There’s a range of treatments available for treating the different foot complications that can commonly affect people with diabetes.
A number of the following treatments are those that need to be carried out by healthcare professionals. Consult your GP if you have any signs of foot damage and your health team should arrange an appointment and/or treatment.
Amputation is the last resort when it comes to treatment of foot problems but a last resort that may be required if foot problems progress to a severe level.
This is more likely if foot problems are not treated quickly enough which is why it is important to notify your doctor of any sings of damage or change in the condition of your feet.
Antibiotics are used to fight bacterial infections and may be required for people with non-healing foot ulcers.
Antibiotics may be given intravenously or orally depending on a number of factors.
Debridement involves removing necrotic (dead), damaged or infected tissue from a wound, which can improve cleanliness of the wound and promote healing.
Debridement may carried out by a number of methods including:
- Autolytic debridement – which encourages the body to use its own enzymes to debride the wound
- Enzymatic debridement – use of chemical enzymes, such as topical, or proteolytic enzymes
- Mechanical debridement – allowing dressings to go from moist to dry and then removing the dressing along with dead or infected tissue that has stuck to the dressing
- Surgical debridement – use of sharp surgical instruments, such as scalpels, to remove dead and infected tissue
- Larval therapy – use of fly larvae (maggots) to clean away dead tissue
There are a number of dressings available for diabetic wound care including:
- Alginate dressings
- Foam dressings
- Gauze dressings
- Hydrogel dressings
- Hydrocolloid dressings
Dressings serve a number of purposes in the wound healing process.
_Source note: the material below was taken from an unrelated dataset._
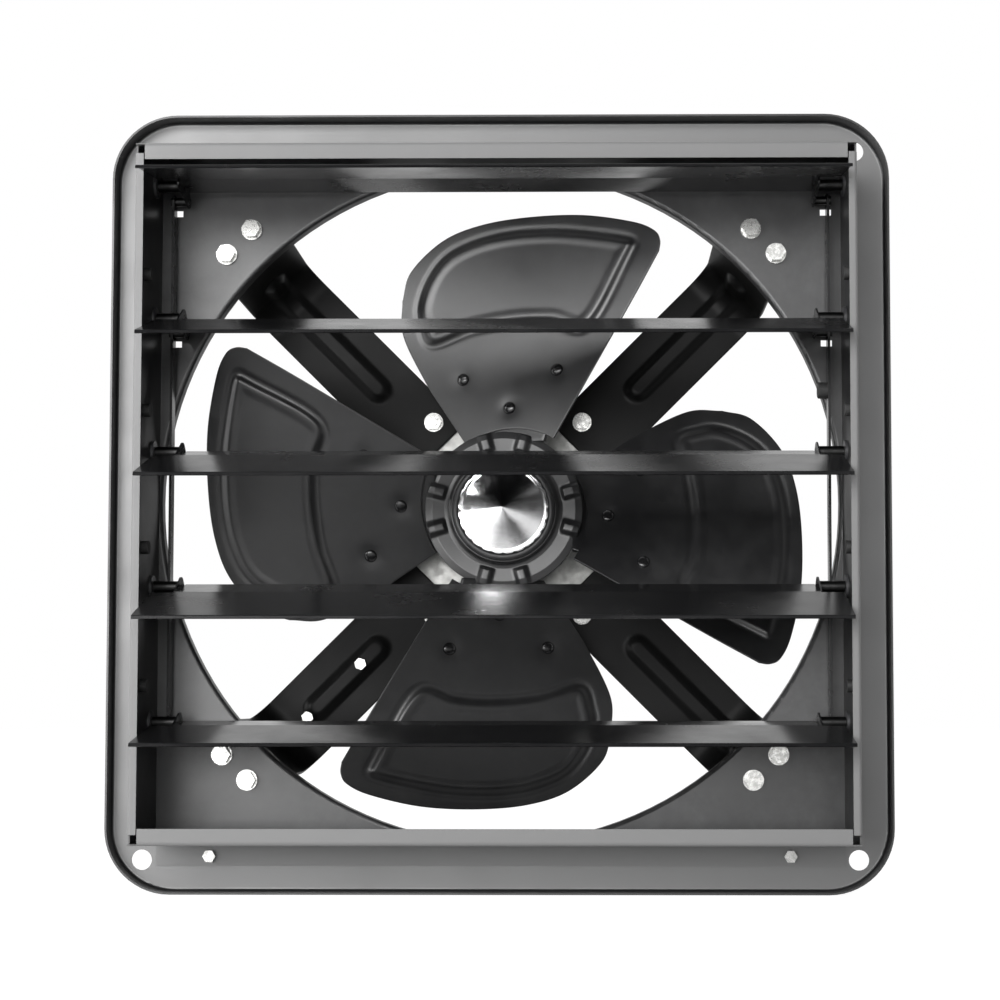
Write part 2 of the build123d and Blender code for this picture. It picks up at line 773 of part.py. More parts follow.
with BuildPart() as motor_nuts:
    with BuildSketch(front_plane(arm_depth)):
        with Locations(*stud_places):
            Circle(m6_flange_r)
            Circle(m6_r, mode=Mode.SUBTRACT)
    extrude(amount=m6_flange_t)
    with BuildSketch(front_plane(arm_depth - m6_flange_t)):
        with Locations(*stud_places):
            RegularPolygon(m6_af / 2, 6, major_radius=False)
            Circle(m6_r, mode=Mode.SUBTRACT)
    extrude(amount=m6_head_h)
finish(motor_nuts, "motor_nuts")

with BuildPart() as motor_housing:
    with BuildSketch(front_plane(shield_front + shield_t)):
        Circle(motor_r)
        with PolarLocations(motor_r, fin_count):
            Rectangle(2 * fin_rise, fin_t)
        Circle(motor_r - motor_wall, mode=Mode.SUBTRACT)
    extrude(amount=-motor_len)
finish(motor_housing, "motor_housing")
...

They help to protect the wound from outside infection, speed up clotting and the growth of new skin cells. Regular removal of old dressings and replacement with new, clean dressings helps with debridement (to remove dead and infected tissue from the wound).
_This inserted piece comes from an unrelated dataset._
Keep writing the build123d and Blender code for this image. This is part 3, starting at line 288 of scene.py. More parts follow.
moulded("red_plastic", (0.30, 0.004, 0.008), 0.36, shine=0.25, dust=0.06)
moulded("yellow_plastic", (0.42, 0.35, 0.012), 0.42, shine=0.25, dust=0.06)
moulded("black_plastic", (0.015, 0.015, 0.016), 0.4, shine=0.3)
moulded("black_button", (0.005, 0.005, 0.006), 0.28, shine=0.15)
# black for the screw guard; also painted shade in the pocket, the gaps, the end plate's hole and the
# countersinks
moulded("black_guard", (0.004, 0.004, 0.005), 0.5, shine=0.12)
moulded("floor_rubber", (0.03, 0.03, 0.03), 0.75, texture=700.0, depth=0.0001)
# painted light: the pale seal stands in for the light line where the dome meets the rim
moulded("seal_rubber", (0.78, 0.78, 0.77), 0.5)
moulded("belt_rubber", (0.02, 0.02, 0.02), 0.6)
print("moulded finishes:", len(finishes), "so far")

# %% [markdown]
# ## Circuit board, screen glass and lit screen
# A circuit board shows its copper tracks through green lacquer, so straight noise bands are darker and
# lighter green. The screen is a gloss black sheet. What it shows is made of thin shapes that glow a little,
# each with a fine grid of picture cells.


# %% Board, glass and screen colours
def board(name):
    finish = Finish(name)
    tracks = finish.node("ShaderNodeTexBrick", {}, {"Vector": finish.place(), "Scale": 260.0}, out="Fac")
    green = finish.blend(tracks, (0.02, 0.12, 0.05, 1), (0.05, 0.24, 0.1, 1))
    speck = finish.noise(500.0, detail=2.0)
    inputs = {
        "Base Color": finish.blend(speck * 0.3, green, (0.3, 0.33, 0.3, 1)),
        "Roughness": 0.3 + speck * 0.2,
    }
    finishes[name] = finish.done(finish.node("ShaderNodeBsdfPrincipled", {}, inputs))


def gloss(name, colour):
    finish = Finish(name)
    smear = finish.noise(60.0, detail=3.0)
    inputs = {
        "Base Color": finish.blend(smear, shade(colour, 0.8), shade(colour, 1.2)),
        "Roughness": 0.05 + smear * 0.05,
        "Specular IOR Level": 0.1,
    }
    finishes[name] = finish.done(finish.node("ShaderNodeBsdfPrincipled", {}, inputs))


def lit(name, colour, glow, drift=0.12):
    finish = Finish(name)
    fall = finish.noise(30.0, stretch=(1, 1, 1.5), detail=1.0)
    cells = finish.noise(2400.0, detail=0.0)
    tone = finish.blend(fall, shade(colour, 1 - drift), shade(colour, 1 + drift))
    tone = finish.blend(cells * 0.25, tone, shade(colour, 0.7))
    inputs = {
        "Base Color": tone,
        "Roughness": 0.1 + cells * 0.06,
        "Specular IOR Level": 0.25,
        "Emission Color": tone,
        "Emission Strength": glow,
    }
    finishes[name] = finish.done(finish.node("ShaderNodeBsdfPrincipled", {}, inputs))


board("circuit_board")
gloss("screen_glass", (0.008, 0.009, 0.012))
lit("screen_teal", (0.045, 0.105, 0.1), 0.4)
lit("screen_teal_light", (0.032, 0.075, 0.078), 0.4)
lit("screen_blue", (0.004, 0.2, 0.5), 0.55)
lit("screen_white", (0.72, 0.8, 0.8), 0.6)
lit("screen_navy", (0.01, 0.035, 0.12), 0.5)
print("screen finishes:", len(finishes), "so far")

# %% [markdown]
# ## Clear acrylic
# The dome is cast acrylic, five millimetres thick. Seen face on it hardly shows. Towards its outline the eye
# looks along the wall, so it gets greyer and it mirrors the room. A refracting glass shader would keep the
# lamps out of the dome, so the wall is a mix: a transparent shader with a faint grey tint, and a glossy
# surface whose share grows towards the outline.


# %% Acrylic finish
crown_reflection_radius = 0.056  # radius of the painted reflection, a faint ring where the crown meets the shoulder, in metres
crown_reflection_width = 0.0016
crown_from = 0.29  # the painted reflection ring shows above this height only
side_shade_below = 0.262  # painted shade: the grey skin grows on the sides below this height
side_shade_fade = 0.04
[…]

Hyperbaric oxygen (HBO) treatment
HBO treatment involves placing a wounded foot and leg within an environment of pure oxygen delivered at high pressure. Wounds need oxygen to heal and research has shown that a pure oxygen environment can help to speed to speed up the wound healing process.
Sessions in the chamber may vary from 30 to 120 minutes. After the treatment the pressure is gradually decreased to reduce the chance of symptoms such as light headedness or nausea.
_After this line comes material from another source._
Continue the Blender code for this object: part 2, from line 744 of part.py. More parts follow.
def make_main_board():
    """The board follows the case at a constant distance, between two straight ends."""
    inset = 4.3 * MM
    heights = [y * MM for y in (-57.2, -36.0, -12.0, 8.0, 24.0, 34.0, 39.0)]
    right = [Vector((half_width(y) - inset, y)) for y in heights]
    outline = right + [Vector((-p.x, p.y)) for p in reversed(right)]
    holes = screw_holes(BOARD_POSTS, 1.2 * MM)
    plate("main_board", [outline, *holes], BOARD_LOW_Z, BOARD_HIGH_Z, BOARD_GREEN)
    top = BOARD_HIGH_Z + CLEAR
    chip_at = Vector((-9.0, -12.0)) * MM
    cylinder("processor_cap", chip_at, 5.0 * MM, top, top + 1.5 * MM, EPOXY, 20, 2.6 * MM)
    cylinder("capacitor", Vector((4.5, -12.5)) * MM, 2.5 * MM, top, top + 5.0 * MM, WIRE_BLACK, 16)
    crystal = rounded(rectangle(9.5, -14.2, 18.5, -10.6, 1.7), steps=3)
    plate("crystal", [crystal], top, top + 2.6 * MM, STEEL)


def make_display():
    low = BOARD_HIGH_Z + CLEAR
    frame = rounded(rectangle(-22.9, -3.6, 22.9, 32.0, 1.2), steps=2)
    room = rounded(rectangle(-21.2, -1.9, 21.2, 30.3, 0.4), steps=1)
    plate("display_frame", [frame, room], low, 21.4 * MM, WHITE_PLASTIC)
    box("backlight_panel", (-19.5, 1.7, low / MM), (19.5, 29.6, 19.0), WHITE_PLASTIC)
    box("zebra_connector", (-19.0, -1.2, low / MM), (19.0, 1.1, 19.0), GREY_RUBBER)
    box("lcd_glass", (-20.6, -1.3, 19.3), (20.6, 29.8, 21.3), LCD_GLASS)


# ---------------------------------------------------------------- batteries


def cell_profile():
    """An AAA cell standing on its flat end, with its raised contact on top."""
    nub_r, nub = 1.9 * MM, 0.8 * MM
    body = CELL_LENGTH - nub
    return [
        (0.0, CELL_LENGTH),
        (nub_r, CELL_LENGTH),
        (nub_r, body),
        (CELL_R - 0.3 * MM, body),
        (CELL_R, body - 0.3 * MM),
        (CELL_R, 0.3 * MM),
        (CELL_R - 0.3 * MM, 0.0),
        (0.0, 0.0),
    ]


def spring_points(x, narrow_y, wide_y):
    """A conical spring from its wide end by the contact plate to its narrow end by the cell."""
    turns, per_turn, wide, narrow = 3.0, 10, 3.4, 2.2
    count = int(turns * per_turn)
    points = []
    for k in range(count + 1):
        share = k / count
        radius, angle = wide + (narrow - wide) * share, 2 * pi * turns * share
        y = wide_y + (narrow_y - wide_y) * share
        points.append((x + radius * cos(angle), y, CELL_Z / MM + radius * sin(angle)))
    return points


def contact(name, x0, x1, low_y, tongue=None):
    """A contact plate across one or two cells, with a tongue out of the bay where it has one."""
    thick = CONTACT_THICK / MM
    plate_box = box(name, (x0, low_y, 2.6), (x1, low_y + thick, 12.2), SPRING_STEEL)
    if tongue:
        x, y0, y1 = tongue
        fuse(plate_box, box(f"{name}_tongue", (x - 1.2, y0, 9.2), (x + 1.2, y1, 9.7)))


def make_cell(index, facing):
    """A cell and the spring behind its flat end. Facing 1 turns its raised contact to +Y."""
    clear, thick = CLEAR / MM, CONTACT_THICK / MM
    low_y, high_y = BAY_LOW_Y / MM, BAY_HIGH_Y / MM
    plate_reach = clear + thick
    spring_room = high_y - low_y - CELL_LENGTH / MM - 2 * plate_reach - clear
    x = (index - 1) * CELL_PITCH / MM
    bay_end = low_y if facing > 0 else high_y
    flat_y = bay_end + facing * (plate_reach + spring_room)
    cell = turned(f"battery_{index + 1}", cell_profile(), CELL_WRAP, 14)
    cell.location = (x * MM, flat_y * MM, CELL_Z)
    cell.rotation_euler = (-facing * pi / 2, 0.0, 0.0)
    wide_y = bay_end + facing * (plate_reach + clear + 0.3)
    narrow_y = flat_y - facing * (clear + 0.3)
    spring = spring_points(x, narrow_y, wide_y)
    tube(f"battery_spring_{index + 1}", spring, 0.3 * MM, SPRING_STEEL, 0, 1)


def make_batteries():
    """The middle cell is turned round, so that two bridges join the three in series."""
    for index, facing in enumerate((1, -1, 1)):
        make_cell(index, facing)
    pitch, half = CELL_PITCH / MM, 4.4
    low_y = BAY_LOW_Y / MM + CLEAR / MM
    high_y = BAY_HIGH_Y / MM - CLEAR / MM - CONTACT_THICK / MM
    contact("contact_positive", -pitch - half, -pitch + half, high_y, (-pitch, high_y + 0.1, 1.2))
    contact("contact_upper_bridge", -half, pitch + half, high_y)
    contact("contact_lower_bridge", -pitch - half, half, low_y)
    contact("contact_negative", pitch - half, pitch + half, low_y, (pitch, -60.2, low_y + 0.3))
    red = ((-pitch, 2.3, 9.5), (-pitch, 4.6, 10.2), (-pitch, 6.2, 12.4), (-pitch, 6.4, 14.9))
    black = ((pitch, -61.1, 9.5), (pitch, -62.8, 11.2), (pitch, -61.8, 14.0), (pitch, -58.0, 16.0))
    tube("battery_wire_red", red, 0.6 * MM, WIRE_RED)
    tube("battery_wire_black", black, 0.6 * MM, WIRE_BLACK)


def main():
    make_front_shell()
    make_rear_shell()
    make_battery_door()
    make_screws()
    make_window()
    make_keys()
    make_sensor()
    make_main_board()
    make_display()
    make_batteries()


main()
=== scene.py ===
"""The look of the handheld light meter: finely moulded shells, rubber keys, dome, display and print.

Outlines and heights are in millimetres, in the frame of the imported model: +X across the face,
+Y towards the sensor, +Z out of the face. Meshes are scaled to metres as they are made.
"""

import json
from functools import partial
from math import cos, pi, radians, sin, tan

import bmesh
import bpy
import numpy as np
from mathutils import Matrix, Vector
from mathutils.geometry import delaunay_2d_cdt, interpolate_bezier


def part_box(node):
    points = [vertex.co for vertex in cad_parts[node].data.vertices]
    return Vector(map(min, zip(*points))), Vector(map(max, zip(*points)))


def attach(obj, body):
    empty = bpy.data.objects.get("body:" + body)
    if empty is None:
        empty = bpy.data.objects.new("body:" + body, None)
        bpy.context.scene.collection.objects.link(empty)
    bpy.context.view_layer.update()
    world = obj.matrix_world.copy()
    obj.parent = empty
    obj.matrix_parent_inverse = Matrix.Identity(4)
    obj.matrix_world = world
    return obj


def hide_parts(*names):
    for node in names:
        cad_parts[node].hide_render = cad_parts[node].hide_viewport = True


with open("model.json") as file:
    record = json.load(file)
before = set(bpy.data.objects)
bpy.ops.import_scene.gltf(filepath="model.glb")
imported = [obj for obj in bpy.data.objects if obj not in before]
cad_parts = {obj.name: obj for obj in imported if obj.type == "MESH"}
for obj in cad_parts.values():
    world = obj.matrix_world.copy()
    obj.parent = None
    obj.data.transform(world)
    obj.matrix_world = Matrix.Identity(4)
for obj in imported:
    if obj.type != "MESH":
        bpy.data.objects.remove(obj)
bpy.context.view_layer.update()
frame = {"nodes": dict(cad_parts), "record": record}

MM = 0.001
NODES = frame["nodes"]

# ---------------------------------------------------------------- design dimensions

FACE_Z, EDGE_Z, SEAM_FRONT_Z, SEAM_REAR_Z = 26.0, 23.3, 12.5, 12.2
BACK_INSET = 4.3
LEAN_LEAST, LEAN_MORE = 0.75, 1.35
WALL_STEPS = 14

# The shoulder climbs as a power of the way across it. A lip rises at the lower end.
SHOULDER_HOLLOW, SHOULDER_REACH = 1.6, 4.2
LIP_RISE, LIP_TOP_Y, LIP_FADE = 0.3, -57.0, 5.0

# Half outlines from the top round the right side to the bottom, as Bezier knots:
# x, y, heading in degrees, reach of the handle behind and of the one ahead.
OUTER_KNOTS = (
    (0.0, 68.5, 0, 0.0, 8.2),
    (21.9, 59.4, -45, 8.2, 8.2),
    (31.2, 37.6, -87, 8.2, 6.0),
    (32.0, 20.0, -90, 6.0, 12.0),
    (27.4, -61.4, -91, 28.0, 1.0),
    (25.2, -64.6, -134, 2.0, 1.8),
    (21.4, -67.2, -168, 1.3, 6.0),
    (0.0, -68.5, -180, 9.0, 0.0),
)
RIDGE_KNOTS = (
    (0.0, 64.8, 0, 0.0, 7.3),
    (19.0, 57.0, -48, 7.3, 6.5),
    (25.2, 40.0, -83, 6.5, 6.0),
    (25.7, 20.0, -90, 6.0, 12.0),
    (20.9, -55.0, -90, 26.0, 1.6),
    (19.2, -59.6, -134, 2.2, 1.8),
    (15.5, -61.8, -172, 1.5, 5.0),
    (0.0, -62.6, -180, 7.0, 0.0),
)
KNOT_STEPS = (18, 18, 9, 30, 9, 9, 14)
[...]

Larval therapy (maggot therapy)
Larval therapy involves introducing live, disinfected maggots directly into the wound. The maggots begin digesting the dead and infected tissue, helping to leave wound clean.
You may make you feel squeamish but the method is effective at precisely removing dead tissue whilst leaving healthy tissue intact and can help to improve the success of healing.
Foot orthoses are devices which are designed to provide support to limbs and/or relieve pressure. Examples of different orthoses are ankle braces, which help to control movement of muscles and specialist foam or gel insoles, which help to relieve and spread out pressure on the sole of the foot.
Plaster casts are a solid casing made out of bandages and plaster of Paris (or sometimes an alternative hard substance).
Plaster casts are used to help broken bones heal by keeping the bones from moving. Plaster casts may be used in people with Charcot foot to help fractured or broken bones.
Surgery may be carried out to treat a number of foot problems ranging from corn or verruca removal through to more involved surgery such as to treat Charcot foot, hammer toes or bunions.
Surgery, particularly more involved surgery, may be carried out under a local or general anaesthetic.
Total contact casts
A total contact cast is a fibreglass shell that can resemble a plaster cast. Total contact casts may be used to help the healing of foot ulcers unless severe ischaemia (severe lack of blood flow to the foot) or peripheral arterial disease is present. Total contact casts may also be used for treatment of other foot problems including Charcot foot.
A total contact cast covers the whole foot and is designed to fit tightly to prevent rubbing of the skin. The cast has a foam layer under the foot and is designed to keep pressure off the ulcer when walking or standing.